Test Article 3: Downturn cost state fewer jobs than thought
The recent recession was milder in Massachusetts than first thought, as the unemployment rate peaked at a much lower level and the state shed fewer jobs than reported previously, according to revised data released yesterday by the state Executive Office of Labor and Workforce Development.
The annual revisions were reported along with monthly employment figures, which showed the state’s jobless rate holding steady at 8.3 percent and employers adding 5,600 jobs in January. The US Labor Department revises state data each year as more information becomes available from employers and statistical agencies.
The state’s unemployment rate peaked in the recent recession at 8.8 percent in October 2009, instead of 9.5 percent in January 2010, according to revised data. The state also shed 24,000 fewer jobs during the downturn that stretched from the spring of 2008 to the summer of 2009. The state lost 143,000 jobs, or 4 percent of employment, compared with the initially reported 167,000, or 5 percent.
At the same time, the revisions showed that recovery in Massachusetts has been significantly weaker than thought, and more in line with the slow national rebound. Over the past year, the state added just 28,000 jobs, compared with initial estimates of about 45,000, according to the revisions.
“History has changed quite a bit. It now looks as if the recession was not as severe, it looks like we lost a lot fewer jobs during the recession,” said Northeastern University economics professor Alan Clayton-Matthews. “Over the year, our job growth in Massachusetts was roughly the same as it was nationwide, not stronger as it had been characterized.”
January marked the fourth consecutive month of employment gains for Massachusetts, another sign that the state’s job market continues to improve. Michael D. Goodman, an economic analyst and professor at the University of Massachusetts Dartmouth, said the nearly 6,000 jobs added in January were encouraging, particularly in the face of rising food and gas prices.
“We are growing; we appear to be adding jobs,” Goodman said. “We’re still below the number of jobs we had when we went into the recession, but there are areas of the economy where jobs were created.”

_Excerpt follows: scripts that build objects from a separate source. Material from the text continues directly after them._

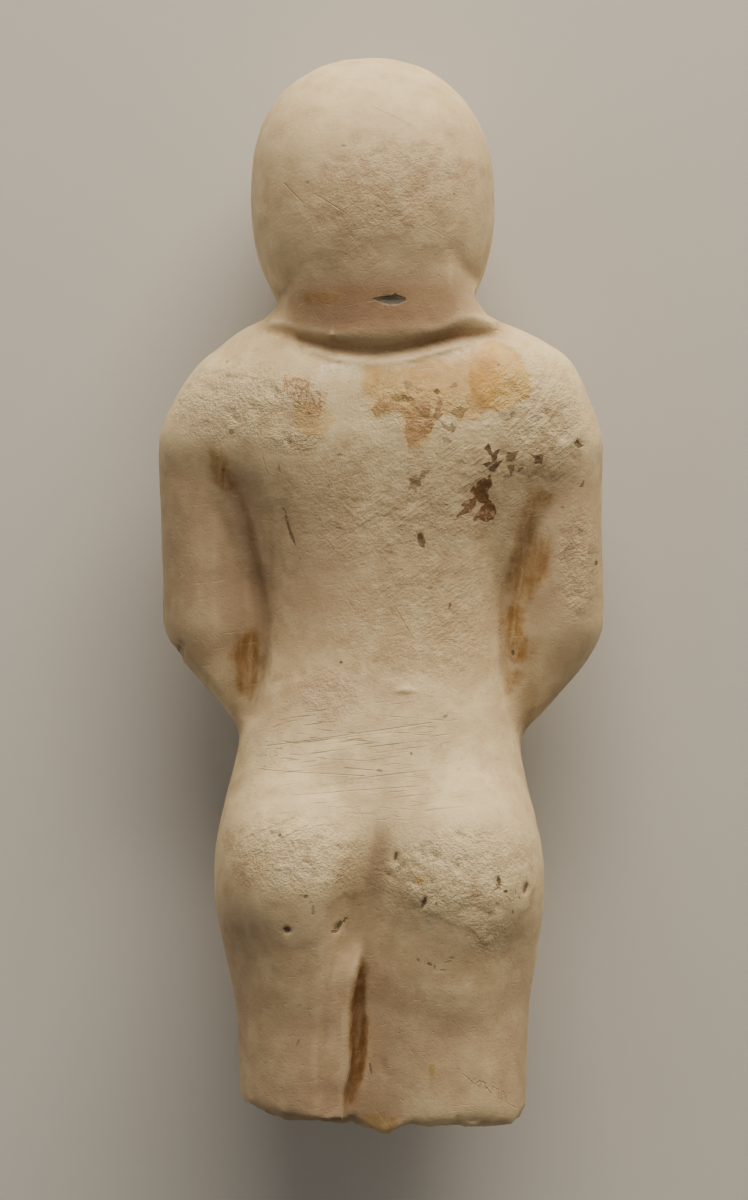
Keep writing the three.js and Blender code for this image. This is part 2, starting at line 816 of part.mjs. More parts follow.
const carved = new THREE.BufferGeometry();
carved.setAttribute(
  "position",
  new THREE.Float32BufferAttribute(stone.points.flatMap((p) => [p.x, p.y, p.z]), 3),
);
carved.setIndex(stone.triangles.flat());
const floorThickness = 20;
const floorBlock = new THREE.BoxGeometry(2 * length, 2 * length, floorThickness);
floorBlock.translate(0, 0, -floorThickness / 2);
const rested = solidOf(carved).subtract(solidOf(floorBlock));

const limestone = new THREE.MeshStandardMaterial({ color: 0xc9b191, roughness: 0.72, metalness: 0 });
const statuette = new THREE.Mesh(geometryOf(rested), limestone);
statuette.name = "statuette";

const group = new THREE.Group();
group.name = "offering_bearer";
group.add(statuette);
export default group;
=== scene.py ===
# Offering bearer statuette: a broken limestone figure lying on its front, looked down on from above.
# Sculpting sizes are millimetres: x to the right, y to the crown, z up out of the figure's back.
import math

import bpy
import numpy as np
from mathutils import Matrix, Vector


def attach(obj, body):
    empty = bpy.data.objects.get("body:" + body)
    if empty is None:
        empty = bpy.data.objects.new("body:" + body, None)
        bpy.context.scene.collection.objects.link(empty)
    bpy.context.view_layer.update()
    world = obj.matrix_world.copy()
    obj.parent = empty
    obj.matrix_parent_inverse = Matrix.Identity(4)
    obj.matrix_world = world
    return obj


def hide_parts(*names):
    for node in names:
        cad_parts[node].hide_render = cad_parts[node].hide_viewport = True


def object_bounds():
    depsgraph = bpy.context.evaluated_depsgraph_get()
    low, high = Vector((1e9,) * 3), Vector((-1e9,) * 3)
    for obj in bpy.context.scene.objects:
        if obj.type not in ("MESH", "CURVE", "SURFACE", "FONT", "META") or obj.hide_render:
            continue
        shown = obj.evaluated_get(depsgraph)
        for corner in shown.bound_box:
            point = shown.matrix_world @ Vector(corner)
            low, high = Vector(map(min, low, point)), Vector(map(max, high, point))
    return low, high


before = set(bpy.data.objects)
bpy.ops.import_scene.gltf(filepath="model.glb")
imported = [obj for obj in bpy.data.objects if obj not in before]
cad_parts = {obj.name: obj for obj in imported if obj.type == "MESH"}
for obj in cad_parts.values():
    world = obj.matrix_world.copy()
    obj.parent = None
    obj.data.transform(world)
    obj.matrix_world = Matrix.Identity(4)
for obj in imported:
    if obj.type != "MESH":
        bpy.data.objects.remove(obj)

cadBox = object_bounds()
print("frame: loaded", [round(v, 4) for v in cadBox[0]], [round(v, 4) for v in cadBox[1]])


def pickOnly(thing):
    bpy.ops.object.select_all(action="DESELECT")
    thing.select_set(True)
    bpy.context.view_layer.objects.active = thing


def applyModifier(thing, kind, **settings):
    pickOnly(thing)
    modifier = thing.modifiers.new(kind.lower(), kind)
    for name, value in settings.items():
        setattr(modifier, name, value)
    bpy.ops.object.modifier_apply(modifier=modifier.name)


def readVectors(collection, name):
    values = np.empty(len(collection) * 3, np.float32)
    collection.foreach_get(name, values)
    return values.reshape(-1, 3).astype(float)


def writePlaces(mesh, points):
    mesh.vertices.foreach_set("co", (points / 1000).astype(np.float32).ravel())
    mesh.update()


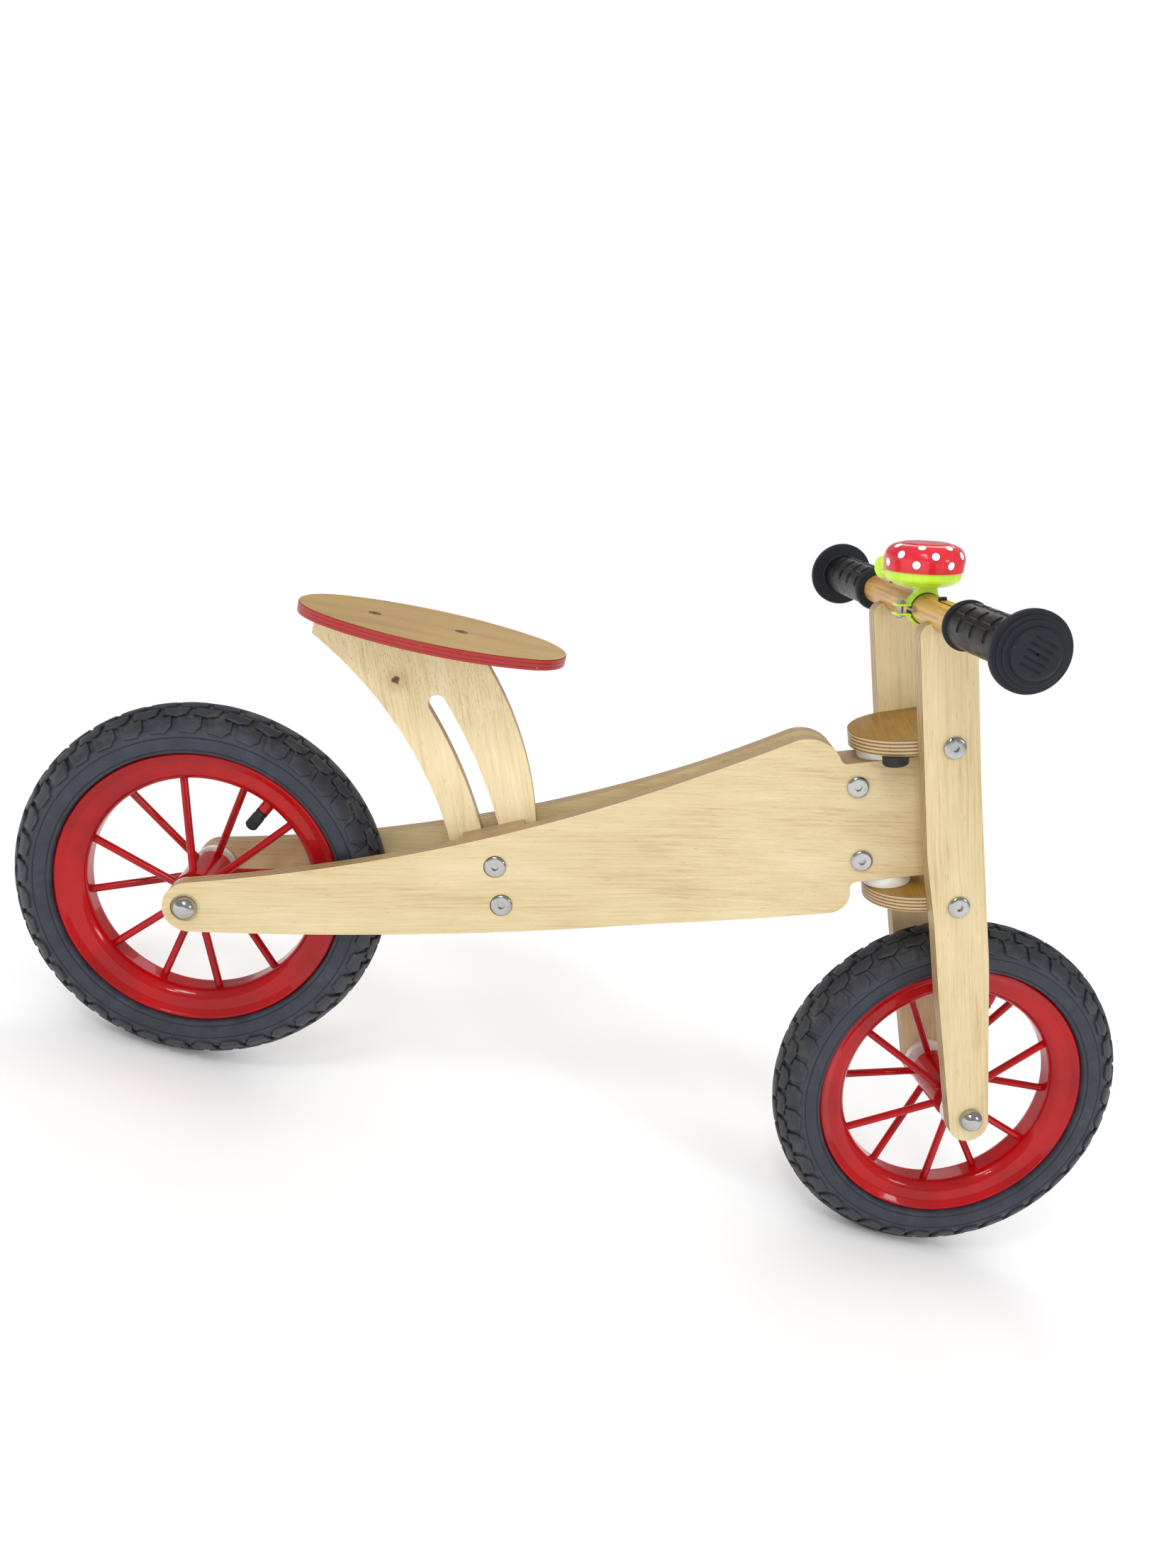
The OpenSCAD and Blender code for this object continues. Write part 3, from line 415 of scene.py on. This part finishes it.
def metal(name, tone, dull, scratches=0.25):
    """Plated steel or brass with fine scratches and smudges."""
    look = Look(name, Metallic=1.0)
    at = look.coords()
    smudge = look.noise(at, 0.12, detail=3, roughness=0.6)
    scratch = look.noise(at, (4.0, 0.3, 2.0), detail=3, roughness=0.7)
    dark = tuple(value * 0.6 for value in tone[:3]) + (1.0,)
    colour = look.mix(look.step(smudge, 0.5, 0.8, 0.0, 0.4), tone, dark)
    rough = look.add(look.step(smudge, 0.3, 0.75, dull - 0.06, dull + 0.18),
                     look.times(look.step(scratch, 0.55, 0.7), scratches))
    return look.finish(colour, rough, scratch, depth=0.02)


def paint(name, base, deep, chip):
    """Glossy enamel with darker drifts, fine orange peel and a few chips."""
    look = Look(name, Coat_Weight=0.5, Coat_Roughness=0.04, Specular_IOR_Level=0.12)
    at = look.coords()
    drift = look.noise(at, 0.02, detail=3)
    colour = look.mix(look.step(drift, 0.35, 0.7), base, deep)
    peel = look.noise(at, 0.5, detail=2)
    flakes = look.noise(at, 0.35, detail=5, roughness=0.75)
    chipped = look.step(flakes, 0.71, 0.73)
    colour = look.mix(chipped, colour, chip)
    rough = look.add(look.step(drift, 0.3, 0.7, 0.22, 0.32), look.times(chipped, 0.3))
    return look.finish(colour, rough, look.minus(look.times(peel, 0.3), chipped), depth=0.05)


def bell_paint():
    """Red enamel with rows of white dots, each with a thin dark outline."""
    look = Look("bell_red", Coat_Weight=0.3, Coat_Roughness=0.08, Specular_IOR_Level=0.3)
    at = look.coords(BELL)
    x, y, z = look.split(at)
    drift = look.noise(at, 0.06, detail=3)
    colour = look.mix(look.step(drift, 0.35, 0.7), srgb(222, 44, 58), srgb(196, 30, 44))
    turn = look.angle(x, y)
    radius = look.hypot(x, y)
    dots, outlines = [], []
    for height, at_r, slope, first in DOT_ROWS:
        share = look.add(look.times(turn, DOTS / 2), 0.5 - first * DOTS / 360)
        around = look.minus(look.math("FRACT", look.add(share, DOTS)), 0.5)
        sideways = look.times(around, 2 * math.pi * at_r / DOTS)
        up = look.add(look.times(look.minus(z, height), math.cos(slope)),
                      look.times(look.minus(at_r, radius), math.sin(slope)))
        away = look.hypot(sideways, up)
        dots.append(look.step(away, DOT_R + 0.1, DOT_R - 0.1))
        outlines.append(look.step(away, DOT_R + DOT_OUTLINE + 0.15, DOT_R + DOT_OUTLINE - 0.15))
    for mask in outlines:
        colour = look.mix(mask, colour, srgb(120, 30, 34))
    for mask in dots:
        colour = look.mix(mask, colour, srgb(250, 248, 246))
    rough = look.step(drift, 0.3, 0.7, 0.12, 0.22)
    return look.finish(colour, rough, drift, depth=0.05)


def plastic(name, base, deep, gloss=0.32):
    """Moulded plastic with faint flow marks."""
    look = Look(name, Coat_Weight=0.2, Coat_Roughness=0.15)
    at = look.coords()
    flow = look.noise(at, (0.04, 0.12, 0.04), detail=3)
    grain = look.noise(at, 1.6, detail=2)
    colour = look.mix(look.step(flow, 0.4, 0.75), base, deep)
    rough = look.step(grain, 0.3, 0.7, gloss - 0.05, gloss + 0.1)
    return look.finish(colour, rough, look.add(grain, flow), depth=0.015)


def rubber(name, base, dust, dull=0.55):
    """Moulded rubber with pale dust in it."""
    look = Look(name, Specular_IOR_Level=0.4)
    at = look.coords()
    cloud = look.noise(at, 0.05, detail=5, roughness=0.65)
    pores = look.noise(at, 2.2, detail=2)
    colour = look.mix(look.step(cloud, 0.5, 0.8, 0.0, 0.7), base, dust)
    rough = look.step(cloud, 0.3, 0.7, dull - 0.08, dull + 0.15)
    return look.finish(colour, rough, look.add(pores, cloud), depth=0.03)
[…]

Also encouraging for the state is an improving national economy, which analysts say will help lift growth in Massachusetts. The national unemployment rate fell sharply in January, to 9 percent from 9.4 percent. Yesterday, the Labor Department said claims for unemployment benefits dropped to 368,000 in the week ended Feb. 26 to the lowest level in nearly three years.
The Labor Department reports national employment and unemployment figures for February today.
In Massachusetts, professional, scientific and business services sectors led job gains in January. The sector, which includes a variety of technology, research and technical firms added 6,700 jobs. Another technology-related sector, information, added 1,000 jobs in January.
Education and health services, the state’s largest employment sector, added 400 jobs in that month, and 10,600 over the year. Financial services gained 300 jobs in January.
Construction added 500 jobs in January. Over the year, however, construction employment is still down 2,300 jobs.
Leisure and hospitality, which includes restaurants and hotels, lost 600 jobs in January. Manufacturing lost 1,900, but has gained 900 over the past year.
This mix of job losses and gains shows that recovery remains uneven, giving people vastly different outlooks depending on the industries in which they work, Goodman said. High-tech workers may find abundant job opportunities or a seeming “feast,” Goodman said, while construction workers face a “famine.”
“It’s the reason why you can have what is undeniably an economic recovery,” he said, “even though large portions of the population are not seeing it, feeling it, or believing it.”